**Problem**
Extract all records. Keep each one exact.

**Records to use**
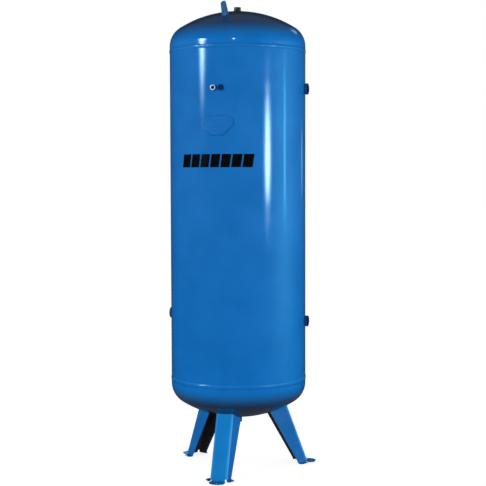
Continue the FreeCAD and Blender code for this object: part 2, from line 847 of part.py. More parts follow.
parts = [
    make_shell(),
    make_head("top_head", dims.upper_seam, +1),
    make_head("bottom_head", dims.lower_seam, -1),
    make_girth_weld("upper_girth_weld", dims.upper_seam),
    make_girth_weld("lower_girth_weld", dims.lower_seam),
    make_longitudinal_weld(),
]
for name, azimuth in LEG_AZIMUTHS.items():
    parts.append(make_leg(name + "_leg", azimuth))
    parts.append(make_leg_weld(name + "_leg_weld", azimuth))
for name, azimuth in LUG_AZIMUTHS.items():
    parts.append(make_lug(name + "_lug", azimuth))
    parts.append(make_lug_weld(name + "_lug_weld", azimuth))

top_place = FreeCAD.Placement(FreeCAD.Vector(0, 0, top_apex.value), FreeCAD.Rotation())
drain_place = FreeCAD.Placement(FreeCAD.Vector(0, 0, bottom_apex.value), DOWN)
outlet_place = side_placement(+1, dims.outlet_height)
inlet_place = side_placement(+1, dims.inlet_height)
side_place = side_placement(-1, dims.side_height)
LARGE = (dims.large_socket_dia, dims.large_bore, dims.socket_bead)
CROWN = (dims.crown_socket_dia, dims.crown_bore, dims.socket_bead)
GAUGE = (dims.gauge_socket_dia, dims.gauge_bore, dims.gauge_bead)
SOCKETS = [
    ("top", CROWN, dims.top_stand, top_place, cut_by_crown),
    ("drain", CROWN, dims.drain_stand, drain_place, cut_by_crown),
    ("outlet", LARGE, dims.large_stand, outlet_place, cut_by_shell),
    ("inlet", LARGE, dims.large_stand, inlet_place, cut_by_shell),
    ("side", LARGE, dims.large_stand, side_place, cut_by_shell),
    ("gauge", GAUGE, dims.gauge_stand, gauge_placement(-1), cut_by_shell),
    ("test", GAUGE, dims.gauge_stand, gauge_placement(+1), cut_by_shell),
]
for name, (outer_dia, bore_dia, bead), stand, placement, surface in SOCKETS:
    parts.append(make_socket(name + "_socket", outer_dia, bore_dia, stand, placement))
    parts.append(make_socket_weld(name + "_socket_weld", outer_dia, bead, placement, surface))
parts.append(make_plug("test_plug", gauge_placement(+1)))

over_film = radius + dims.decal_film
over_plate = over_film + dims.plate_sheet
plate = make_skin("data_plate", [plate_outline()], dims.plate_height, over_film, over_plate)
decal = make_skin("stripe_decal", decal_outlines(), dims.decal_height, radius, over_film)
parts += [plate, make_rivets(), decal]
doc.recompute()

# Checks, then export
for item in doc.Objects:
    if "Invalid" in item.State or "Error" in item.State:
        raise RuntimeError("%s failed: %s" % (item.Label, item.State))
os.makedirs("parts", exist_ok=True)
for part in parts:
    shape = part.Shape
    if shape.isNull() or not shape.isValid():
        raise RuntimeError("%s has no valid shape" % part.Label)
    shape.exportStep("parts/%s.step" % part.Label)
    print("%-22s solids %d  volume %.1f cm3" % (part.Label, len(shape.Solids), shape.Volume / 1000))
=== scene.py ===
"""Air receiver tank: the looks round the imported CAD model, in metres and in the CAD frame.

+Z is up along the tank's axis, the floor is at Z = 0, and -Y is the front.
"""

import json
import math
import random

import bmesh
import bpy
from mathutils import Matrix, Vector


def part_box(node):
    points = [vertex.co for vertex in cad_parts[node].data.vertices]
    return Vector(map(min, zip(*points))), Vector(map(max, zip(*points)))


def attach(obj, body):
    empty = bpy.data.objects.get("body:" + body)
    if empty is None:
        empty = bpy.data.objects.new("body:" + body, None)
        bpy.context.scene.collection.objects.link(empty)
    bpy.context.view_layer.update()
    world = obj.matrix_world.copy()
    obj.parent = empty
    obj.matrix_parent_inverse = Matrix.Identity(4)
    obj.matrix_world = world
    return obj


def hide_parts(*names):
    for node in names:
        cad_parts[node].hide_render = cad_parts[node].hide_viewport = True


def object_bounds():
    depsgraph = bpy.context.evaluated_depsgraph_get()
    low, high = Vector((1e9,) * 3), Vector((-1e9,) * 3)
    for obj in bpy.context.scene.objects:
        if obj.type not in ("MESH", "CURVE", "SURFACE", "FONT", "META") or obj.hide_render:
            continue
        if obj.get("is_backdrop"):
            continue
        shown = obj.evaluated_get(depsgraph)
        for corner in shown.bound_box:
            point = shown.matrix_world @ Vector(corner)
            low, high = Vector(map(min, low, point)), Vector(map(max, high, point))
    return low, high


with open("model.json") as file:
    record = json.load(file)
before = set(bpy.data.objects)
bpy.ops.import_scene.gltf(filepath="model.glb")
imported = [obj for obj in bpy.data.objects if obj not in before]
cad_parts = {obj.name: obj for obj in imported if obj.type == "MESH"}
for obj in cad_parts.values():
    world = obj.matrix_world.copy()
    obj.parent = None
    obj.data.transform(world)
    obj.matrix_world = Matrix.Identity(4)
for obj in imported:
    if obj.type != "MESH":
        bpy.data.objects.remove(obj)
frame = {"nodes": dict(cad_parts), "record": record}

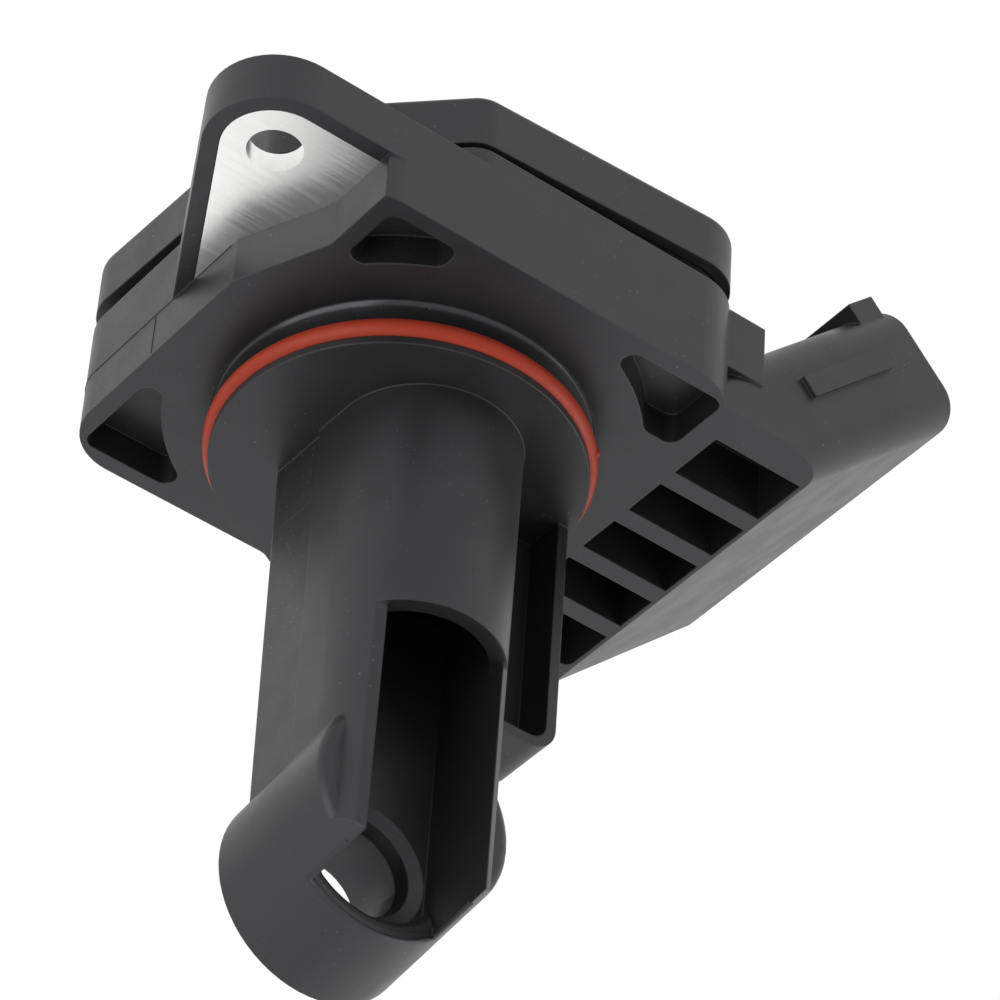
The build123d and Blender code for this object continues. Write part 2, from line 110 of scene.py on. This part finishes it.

**Solved problem**
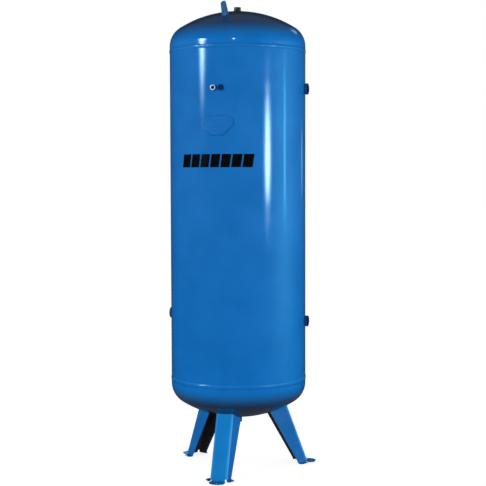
Continue the FreeCAD and Blender code for this object: part 2, from line 847 of part.py. More parts follow.
parts = [
    make_shell(),
    make_head("top_head", dims.upper_seam, +1),
    make_head("bottom_head", dims.lower_seam, -1),
    make_girth_weld("upper_girth_weld", dims.upper_seam),
    make_girth_weld("lower_girth_weld", dims.lower_seam),
    make_longitudinal_weld(),
]
for name, azimuth in LEG_AZIMUTHS.items():
    parts.append(make_leg(name + "_leg", azimuth))
    parts.append(make_leg_weld(name + "_leg_weld", azimuth))
for name, azimuth in LUG_AZIMUTHS.items():
    parts.append(make_lug(name + "_lug", azimuth))
    parts.append(make_lug_weld(name + "_lug_weld", azimuth))

top_place = FreeCAD.Placement(FreeCAD.Vector(0, 0, top_apex.value), FreeCAD.Rotation())
drain_place = FreeCAD.Placement(FreeCAD.Vector(0, 0, bottom_apex.value), DOWN)
outlet_place = side_placement(+1, dims.outlet_height)
inlet_place = side_placement(+1, dims.inlet_height)
side_place = side_placement(-1, dims.side_height)
LARGE = (dims.large_socket_dia, dims.large_bore, dims.socket_bead)
CROWN = (dims.crown_socket_dia, dims.crown_bore, dims.socket_bead)
GAUGE = (dims.gauge_socket_dia, dims.gauge_bore, dims.gauge_bead)
SOCKETS = [
    ("top", CROWN, dims.top_stand, top_place, cut_by_crown),
    ("drain", CROWN, dims.drain_stand, drain_place, cut_by_crown),
    ("outlet", LARGE, dims.large_stand, outlet_place, cut_by_shell),
    ("inlet", LARGE, dims.large_stand, inlet_place, cut_by_shell),
    ("side", LARGE, dims.large_stand, side_place, cut_by_shell),
    ("gauge", GAUGE, dims.gauge_stand, gauge_placement(-1), cut_by_shell),
    ("test", GAUGE, dims.gauge_stand, gauge_placement(+1), cut_by_shell),
]
for name, (outer_dia, bore_dia, bead), stand, placement, surface in SOCKETS:
    parts.append(make_socket(name + "_socket", outer_dia, bore_dia, stand, placement))
    parts.append(make_socket_weld(name + "_socket_weld", outer_dia, bead, placement, surface))
parts.append(make_plug("test_plug", gauge_placement(+1)))

over_film = radius + dims.decal_film
over_plate = over_film + dims.plate_sheet
plate = make_skin("data_plate", [plate_outline()], dims.plate_height, over_film, over_plate)
decal = make_skin("stripe_decal", decal_outlines(), dims.decal_height, radius, over_film)
parts += [plate, make_rivets(), decal]
doc.recompute()

# Checks, then export
for item in doc.Objects:
    if "Invalid" in item.State or "Error" in item.State:
        raise RuntimeError("%s failed: %s" % (item.Label, item.State))
os.makedirs("parts", exist_ok=True)
for part in parts:
    shape = part.Shape
    if shape.isNull() or not shape.isValid():
        raise RuntimeError("%s has no valid shape" % part.Label)
    shape.exportStep("parts/%s.step" % part.Label)
    print("%-22s solids %d  volume %.1f cm3" % (part.Label, len(shape.Solids), shape.Volume / 1000))
=== scene.py ===
"""Air receiver tank: the looks round the imported CAD model, in metres and in the CAD frame.

+Z is up along the tank's axis, the floor is at Z = 0, and -Y is the front.
"""

import json
import math
import random

import bmesh
import bpy
from mathutils import Matrix, Vector


def part_box(node):
    points = [vertex.co for vertex in cad_parts[node].data.vertices]
    return Vector(map(min, zip(*points))), Vector(map(max, zip(*points)))


def attach(obj, body):
    empty = bpy.data.objects.get("body:" + body)
    if empty is None:
        empty = bpy.data.objects.new("body:" + body, None)
        bpy.context.scene.collection.objects.link(empty)
    bpy.context.view_layer.update()
    world = obj.matrix_world.copy()
    obj.parent = empty
    obj.matrix_parent_inverse = Matrix.Identity(4)
    obj.matrix_world = world
    return obj


def hide_parts(*names):
    for node in names:
        cad_parts[node].hide_render = cad_parts[node].hide_viewport = True


def object_bounds():
    depsgraph = bpy.context.evaluated_depsgraph_get()
    low, high = Vector((1e9,) * 3), Vector((-1e9,) * 3)
    for obj in bpy.context.scene.objects:
        if obj.type not in ("MESH", "CURVE", "SURFACE", "FONT", "META") or obj.hide_render:
            continue
        if obj.get("is_backdrop"):
            continue
        shown = obj.evaluated_get(depsgraph)
        for corner in shown.bound_box:
            point = shown.matrix_world @ Vector(corner)
            low, high = Vector(map(min, low, point)), Vector(map(max, high, point))
    return low, high


with open("model.json") as file:
    record = json.load(file)
before = set(bpy.data.objects)
bpy.ops.import_scene.gltf(filepath="model.glb")
imported = [obj for obj in bpy.data.objects if obj not in before]
cad_parts = {obj.name: obj for obj in imported if obj.type == "MESH"}
for obj in cad_parts.values():
    world = obj.matrix_world.copy()
    obj.parent = None
    obj.data.transform(world)
    obj.matrix_world = Matrix.Identity(4)
for obj in imported:
    if obj.type != "MESH":
        bpy.data.objects.remove(obj)
frame = {"nodes": dict(cad_parts), "record": record}

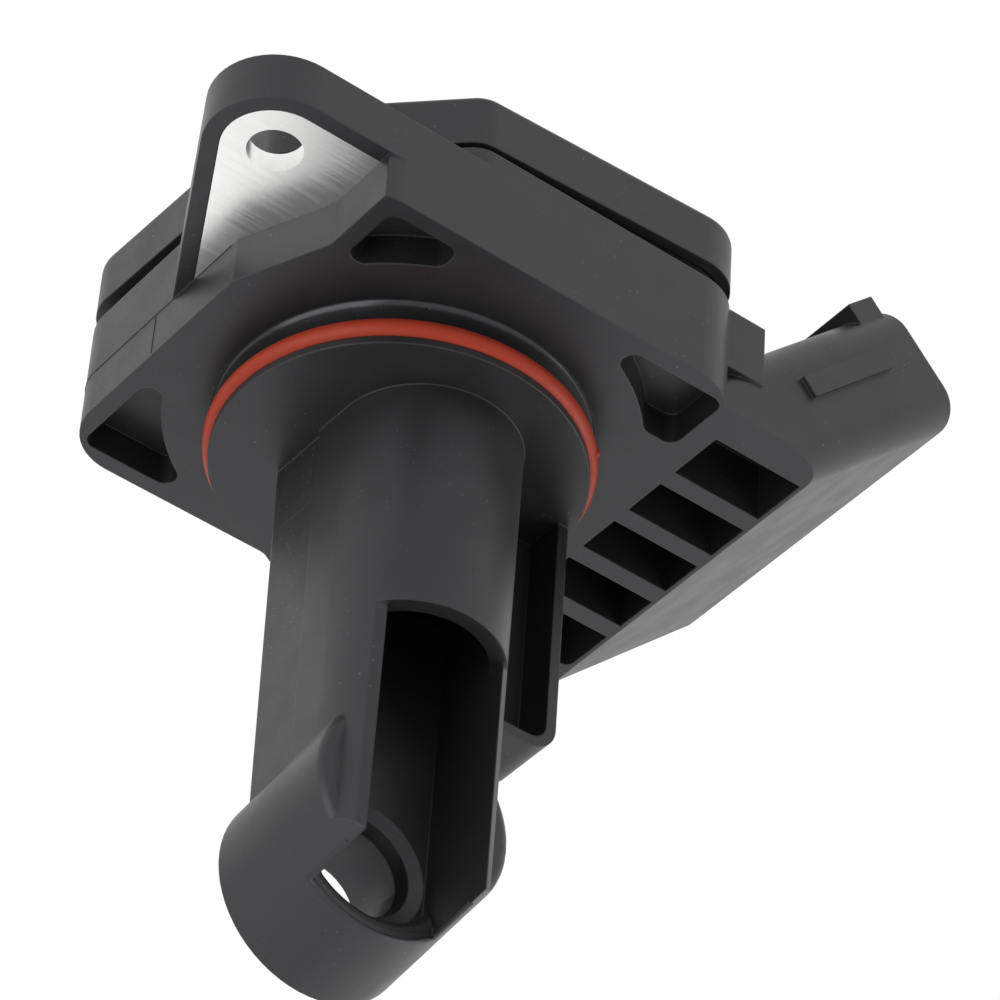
The build123d and Blender code for this object continues. Write part 2, from line 110 of scene.py on. This part finishes it.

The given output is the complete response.